▶ _CAD and scene scripts_
***
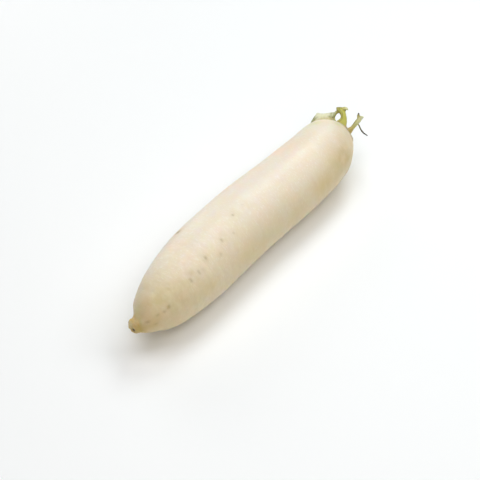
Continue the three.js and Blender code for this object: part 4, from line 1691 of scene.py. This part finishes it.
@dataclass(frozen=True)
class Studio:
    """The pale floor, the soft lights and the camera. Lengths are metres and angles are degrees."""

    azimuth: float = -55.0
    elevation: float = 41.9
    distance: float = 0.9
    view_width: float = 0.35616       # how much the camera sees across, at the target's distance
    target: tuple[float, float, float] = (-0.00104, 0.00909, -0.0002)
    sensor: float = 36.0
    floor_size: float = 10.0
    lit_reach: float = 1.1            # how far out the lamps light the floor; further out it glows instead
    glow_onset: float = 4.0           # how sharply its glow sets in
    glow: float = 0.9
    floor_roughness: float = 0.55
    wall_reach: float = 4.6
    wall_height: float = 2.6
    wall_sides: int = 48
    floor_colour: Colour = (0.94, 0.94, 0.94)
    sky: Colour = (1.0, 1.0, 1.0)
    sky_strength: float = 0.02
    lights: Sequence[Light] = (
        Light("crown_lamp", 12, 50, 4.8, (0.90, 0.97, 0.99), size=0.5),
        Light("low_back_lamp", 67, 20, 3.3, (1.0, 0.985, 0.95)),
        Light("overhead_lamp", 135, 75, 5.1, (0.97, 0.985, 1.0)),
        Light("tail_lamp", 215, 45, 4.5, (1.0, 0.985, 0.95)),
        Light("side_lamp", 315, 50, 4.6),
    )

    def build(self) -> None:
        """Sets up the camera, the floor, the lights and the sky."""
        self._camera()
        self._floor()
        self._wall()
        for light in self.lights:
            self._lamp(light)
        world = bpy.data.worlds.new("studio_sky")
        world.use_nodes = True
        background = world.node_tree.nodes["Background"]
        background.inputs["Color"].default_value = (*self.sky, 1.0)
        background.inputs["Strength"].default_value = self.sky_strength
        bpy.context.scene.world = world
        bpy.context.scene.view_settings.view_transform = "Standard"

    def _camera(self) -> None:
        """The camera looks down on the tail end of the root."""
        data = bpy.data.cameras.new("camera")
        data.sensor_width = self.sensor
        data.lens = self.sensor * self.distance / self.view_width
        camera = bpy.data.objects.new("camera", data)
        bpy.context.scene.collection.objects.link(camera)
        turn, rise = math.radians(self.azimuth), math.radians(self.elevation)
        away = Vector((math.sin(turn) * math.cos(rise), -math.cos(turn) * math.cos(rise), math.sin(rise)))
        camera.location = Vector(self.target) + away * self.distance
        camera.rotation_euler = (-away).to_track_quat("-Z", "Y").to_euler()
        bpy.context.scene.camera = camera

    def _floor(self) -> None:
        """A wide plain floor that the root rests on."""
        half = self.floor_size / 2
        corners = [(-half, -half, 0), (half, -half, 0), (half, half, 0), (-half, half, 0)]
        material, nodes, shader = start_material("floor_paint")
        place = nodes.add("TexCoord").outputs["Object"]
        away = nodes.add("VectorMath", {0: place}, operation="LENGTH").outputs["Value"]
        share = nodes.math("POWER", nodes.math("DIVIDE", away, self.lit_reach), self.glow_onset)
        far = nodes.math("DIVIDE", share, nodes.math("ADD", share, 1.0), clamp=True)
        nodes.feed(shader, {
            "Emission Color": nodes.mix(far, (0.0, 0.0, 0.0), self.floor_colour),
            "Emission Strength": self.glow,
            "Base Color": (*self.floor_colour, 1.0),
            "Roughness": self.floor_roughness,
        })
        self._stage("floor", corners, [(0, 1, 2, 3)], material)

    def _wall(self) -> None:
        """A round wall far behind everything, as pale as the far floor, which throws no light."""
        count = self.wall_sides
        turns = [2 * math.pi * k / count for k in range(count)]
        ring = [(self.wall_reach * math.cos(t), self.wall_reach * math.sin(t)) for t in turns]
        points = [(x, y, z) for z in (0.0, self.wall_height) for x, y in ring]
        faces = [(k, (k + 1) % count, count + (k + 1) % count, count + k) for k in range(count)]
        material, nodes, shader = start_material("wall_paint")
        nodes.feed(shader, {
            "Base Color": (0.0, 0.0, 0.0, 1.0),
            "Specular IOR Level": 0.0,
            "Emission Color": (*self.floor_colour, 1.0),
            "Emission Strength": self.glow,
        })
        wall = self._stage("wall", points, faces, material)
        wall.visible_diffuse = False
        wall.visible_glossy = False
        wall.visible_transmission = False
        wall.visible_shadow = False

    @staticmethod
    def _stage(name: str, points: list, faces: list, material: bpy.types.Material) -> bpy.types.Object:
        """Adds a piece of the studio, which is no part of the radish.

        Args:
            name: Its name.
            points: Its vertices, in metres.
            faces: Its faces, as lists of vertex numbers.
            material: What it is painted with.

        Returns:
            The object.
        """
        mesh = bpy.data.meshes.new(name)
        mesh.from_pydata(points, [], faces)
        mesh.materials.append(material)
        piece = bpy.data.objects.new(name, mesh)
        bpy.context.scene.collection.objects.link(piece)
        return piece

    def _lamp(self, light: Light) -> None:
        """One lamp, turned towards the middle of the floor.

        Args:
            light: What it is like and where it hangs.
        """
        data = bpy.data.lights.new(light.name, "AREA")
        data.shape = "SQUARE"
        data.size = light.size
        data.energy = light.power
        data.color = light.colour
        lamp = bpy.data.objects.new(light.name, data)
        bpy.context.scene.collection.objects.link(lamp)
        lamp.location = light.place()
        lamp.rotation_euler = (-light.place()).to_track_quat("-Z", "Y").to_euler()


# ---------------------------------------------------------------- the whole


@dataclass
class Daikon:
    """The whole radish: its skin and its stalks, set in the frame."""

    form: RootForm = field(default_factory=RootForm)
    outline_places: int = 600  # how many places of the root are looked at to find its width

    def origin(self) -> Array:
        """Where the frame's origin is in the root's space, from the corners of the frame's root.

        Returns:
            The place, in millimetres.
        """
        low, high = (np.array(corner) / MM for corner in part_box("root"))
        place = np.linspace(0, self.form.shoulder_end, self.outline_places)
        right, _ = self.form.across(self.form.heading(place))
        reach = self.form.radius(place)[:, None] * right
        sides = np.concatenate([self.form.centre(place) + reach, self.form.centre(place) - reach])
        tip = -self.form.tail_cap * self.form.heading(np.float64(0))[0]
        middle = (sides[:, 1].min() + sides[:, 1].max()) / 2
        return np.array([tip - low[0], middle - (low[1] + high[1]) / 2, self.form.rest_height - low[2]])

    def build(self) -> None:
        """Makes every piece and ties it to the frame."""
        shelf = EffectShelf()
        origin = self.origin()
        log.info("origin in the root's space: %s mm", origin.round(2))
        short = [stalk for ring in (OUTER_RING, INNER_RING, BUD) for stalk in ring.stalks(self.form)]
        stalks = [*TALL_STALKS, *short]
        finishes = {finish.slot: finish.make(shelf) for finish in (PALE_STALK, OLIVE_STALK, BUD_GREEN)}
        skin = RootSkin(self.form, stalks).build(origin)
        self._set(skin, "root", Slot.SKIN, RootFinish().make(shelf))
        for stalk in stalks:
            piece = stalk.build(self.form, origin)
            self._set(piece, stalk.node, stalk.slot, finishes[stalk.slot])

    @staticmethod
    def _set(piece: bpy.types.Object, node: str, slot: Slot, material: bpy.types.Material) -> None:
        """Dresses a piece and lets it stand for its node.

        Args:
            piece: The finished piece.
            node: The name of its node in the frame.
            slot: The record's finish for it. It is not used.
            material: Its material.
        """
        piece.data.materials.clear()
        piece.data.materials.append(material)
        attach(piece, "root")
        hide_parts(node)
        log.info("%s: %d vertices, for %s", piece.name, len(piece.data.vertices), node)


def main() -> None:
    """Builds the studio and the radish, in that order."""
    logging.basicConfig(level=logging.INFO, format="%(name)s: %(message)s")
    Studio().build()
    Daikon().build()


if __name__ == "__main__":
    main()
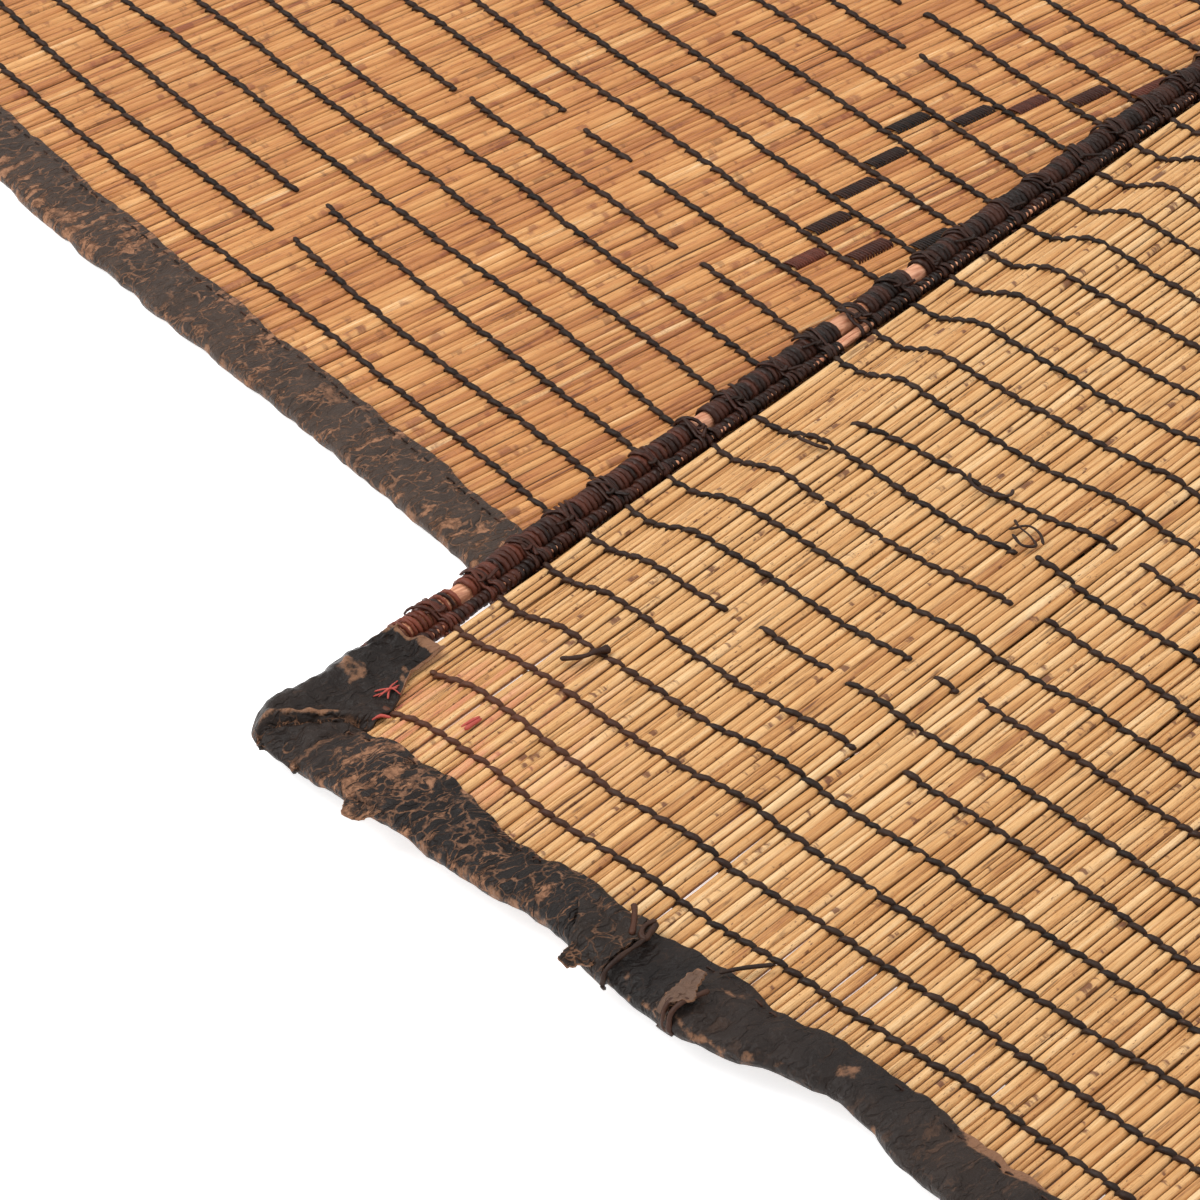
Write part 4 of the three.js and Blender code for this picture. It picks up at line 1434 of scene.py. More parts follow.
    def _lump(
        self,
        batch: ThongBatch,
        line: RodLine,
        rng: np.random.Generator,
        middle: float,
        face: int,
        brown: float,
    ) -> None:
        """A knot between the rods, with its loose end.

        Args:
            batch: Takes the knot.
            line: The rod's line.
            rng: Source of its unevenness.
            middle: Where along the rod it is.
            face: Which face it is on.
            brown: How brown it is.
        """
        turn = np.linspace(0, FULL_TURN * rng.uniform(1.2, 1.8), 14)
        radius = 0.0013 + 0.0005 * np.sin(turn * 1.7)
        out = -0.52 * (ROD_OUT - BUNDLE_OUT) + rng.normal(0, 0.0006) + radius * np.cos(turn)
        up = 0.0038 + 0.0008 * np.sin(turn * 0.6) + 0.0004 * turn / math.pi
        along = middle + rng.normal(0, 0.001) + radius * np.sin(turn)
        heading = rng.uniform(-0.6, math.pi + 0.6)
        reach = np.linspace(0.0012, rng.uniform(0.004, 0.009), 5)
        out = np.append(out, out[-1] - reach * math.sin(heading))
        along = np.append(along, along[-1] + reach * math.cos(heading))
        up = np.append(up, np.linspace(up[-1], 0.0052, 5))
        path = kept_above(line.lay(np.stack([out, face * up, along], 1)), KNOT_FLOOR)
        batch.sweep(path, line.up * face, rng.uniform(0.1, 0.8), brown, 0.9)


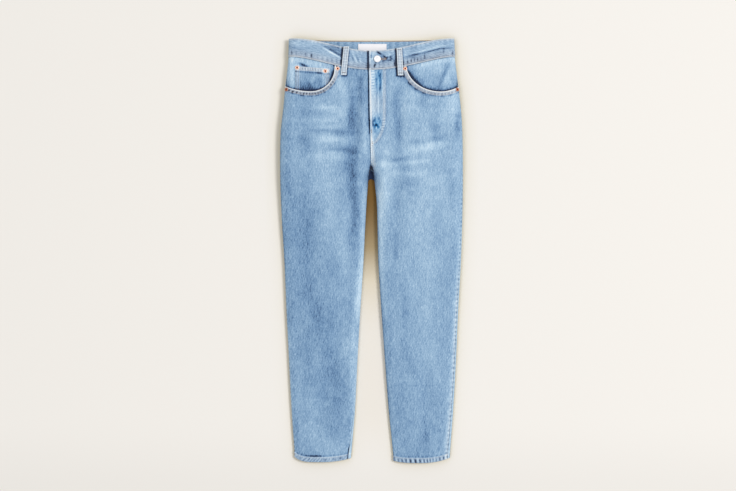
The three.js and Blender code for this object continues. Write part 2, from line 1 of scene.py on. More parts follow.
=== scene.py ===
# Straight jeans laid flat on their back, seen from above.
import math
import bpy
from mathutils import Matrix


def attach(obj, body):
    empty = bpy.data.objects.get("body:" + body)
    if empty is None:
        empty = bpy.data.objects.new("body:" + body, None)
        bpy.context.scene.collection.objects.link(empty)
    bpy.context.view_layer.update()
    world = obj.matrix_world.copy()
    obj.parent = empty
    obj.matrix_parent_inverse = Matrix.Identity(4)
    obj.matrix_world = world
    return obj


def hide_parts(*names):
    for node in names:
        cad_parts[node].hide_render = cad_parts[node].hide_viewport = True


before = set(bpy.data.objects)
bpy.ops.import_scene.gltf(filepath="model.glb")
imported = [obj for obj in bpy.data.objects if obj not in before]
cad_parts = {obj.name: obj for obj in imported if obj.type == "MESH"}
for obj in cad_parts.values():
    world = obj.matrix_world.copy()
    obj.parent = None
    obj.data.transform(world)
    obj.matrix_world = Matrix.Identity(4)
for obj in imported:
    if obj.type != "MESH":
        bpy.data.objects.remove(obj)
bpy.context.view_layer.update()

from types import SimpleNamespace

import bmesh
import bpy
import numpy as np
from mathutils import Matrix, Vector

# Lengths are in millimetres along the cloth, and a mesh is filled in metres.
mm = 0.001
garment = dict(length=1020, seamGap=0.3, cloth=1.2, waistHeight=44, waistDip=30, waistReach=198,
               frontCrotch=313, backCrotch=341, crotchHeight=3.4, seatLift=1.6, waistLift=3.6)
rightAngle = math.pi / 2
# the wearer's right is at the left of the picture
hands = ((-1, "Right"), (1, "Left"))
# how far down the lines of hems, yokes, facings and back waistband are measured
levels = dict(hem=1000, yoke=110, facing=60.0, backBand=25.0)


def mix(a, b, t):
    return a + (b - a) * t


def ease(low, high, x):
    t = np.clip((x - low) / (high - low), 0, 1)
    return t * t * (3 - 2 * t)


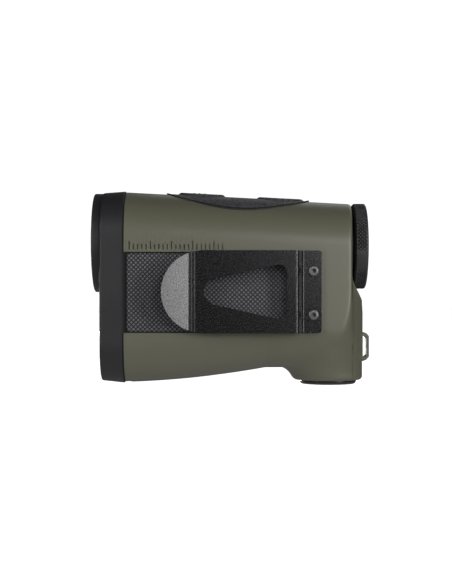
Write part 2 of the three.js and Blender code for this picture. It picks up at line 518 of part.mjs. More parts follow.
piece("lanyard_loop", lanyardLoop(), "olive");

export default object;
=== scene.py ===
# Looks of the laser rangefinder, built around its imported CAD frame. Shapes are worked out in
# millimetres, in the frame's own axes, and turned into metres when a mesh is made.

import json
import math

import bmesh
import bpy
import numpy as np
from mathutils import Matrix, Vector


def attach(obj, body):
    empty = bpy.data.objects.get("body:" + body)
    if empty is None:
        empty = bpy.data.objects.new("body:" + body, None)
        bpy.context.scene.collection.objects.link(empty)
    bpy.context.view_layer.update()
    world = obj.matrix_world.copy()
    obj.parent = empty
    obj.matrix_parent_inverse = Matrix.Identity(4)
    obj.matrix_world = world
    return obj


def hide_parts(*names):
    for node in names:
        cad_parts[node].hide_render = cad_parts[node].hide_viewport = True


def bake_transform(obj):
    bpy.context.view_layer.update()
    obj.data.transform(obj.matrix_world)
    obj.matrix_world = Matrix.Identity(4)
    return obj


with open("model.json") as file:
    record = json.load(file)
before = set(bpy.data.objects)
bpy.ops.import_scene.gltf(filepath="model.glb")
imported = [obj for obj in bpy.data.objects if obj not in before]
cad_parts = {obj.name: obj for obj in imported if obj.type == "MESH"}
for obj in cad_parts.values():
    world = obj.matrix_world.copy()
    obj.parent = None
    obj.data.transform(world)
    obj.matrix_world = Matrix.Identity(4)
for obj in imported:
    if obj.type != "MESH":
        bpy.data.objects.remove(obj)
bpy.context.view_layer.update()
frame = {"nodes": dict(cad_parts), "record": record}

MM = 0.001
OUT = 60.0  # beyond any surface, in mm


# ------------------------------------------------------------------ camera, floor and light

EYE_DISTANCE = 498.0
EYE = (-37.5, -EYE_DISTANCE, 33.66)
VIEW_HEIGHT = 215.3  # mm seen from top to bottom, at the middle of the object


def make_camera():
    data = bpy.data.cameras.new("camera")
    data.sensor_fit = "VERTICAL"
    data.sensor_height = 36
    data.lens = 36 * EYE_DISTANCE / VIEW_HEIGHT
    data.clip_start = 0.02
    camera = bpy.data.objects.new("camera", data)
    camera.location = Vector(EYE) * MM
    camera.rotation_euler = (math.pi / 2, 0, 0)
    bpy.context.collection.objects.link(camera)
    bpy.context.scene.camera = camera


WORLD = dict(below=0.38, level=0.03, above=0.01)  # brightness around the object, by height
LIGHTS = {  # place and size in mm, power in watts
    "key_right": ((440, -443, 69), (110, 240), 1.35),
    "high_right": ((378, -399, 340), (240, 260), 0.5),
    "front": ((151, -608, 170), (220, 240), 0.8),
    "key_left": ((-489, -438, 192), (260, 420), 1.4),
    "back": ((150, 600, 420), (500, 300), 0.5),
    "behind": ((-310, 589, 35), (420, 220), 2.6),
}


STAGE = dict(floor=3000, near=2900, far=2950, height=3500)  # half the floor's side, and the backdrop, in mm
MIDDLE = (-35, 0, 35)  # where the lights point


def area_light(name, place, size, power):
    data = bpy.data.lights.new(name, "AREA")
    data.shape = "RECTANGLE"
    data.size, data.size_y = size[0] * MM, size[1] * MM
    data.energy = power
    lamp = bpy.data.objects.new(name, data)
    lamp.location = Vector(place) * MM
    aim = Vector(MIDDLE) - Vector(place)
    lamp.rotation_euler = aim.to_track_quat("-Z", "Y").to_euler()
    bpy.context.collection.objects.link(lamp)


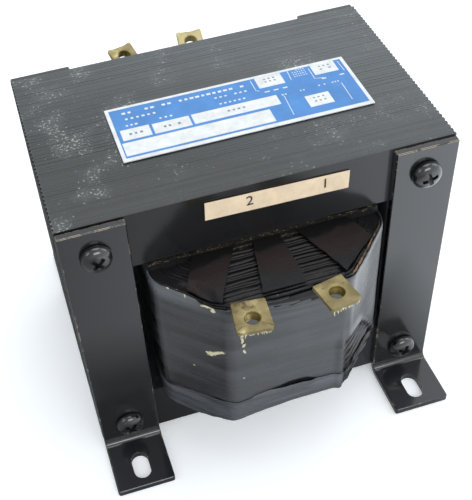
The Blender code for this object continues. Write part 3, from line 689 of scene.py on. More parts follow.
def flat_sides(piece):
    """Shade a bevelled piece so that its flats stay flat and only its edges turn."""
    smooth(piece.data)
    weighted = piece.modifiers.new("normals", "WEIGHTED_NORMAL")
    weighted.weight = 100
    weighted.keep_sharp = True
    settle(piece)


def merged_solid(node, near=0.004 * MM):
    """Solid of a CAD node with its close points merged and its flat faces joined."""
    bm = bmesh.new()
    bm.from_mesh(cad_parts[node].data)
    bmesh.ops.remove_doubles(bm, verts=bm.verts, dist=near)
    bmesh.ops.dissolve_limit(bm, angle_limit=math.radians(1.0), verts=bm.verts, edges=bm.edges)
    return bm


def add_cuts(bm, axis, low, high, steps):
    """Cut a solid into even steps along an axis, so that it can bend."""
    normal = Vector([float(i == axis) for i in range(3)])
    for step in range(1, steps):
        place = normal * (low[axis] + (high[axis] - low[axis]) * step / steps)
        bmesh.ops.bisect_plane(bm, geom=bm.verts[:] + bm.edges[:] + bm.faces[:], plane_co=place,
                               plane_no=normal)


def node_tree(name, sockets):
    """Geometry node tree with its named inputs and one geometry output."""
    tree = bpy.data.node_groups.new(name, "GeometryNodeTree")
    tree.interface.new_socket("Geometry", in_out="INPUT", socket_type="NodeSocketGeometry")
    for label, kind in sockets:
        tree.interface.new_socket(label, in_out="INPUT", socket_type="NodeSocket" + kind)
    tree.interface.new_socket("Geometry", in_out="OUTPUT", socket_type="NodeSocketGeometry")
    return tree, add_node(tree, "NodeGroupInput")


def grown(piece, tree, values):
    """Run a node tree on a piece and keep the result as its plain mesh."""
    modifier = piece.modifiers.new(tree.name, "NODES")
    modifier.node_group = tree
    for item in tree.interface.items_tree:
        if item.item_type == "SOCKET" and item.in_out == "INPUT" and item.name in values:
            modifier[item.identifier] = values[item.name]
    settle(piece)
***
Everything from the first line through the line containing "pale floor, the" should be quoted exactly, and nothing beyond it.

▶ _Result of the task_
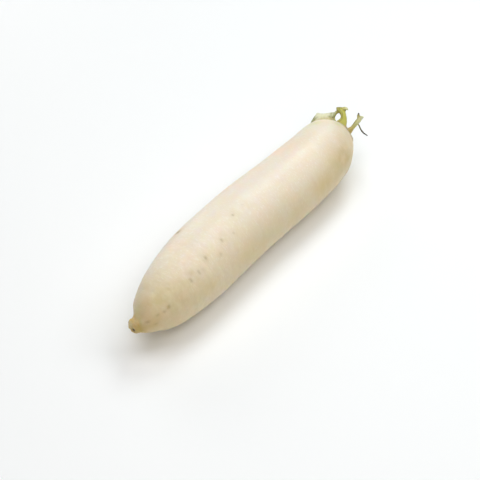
Continue the three.js and Blender code for this object: part 4, from line 1691 of scene.py. This part finishes it.
@dataclass(frozen=True)
class Studio:
    """The pale floor, the soft lights and the camera. Lengths are metres and angles are degrees."""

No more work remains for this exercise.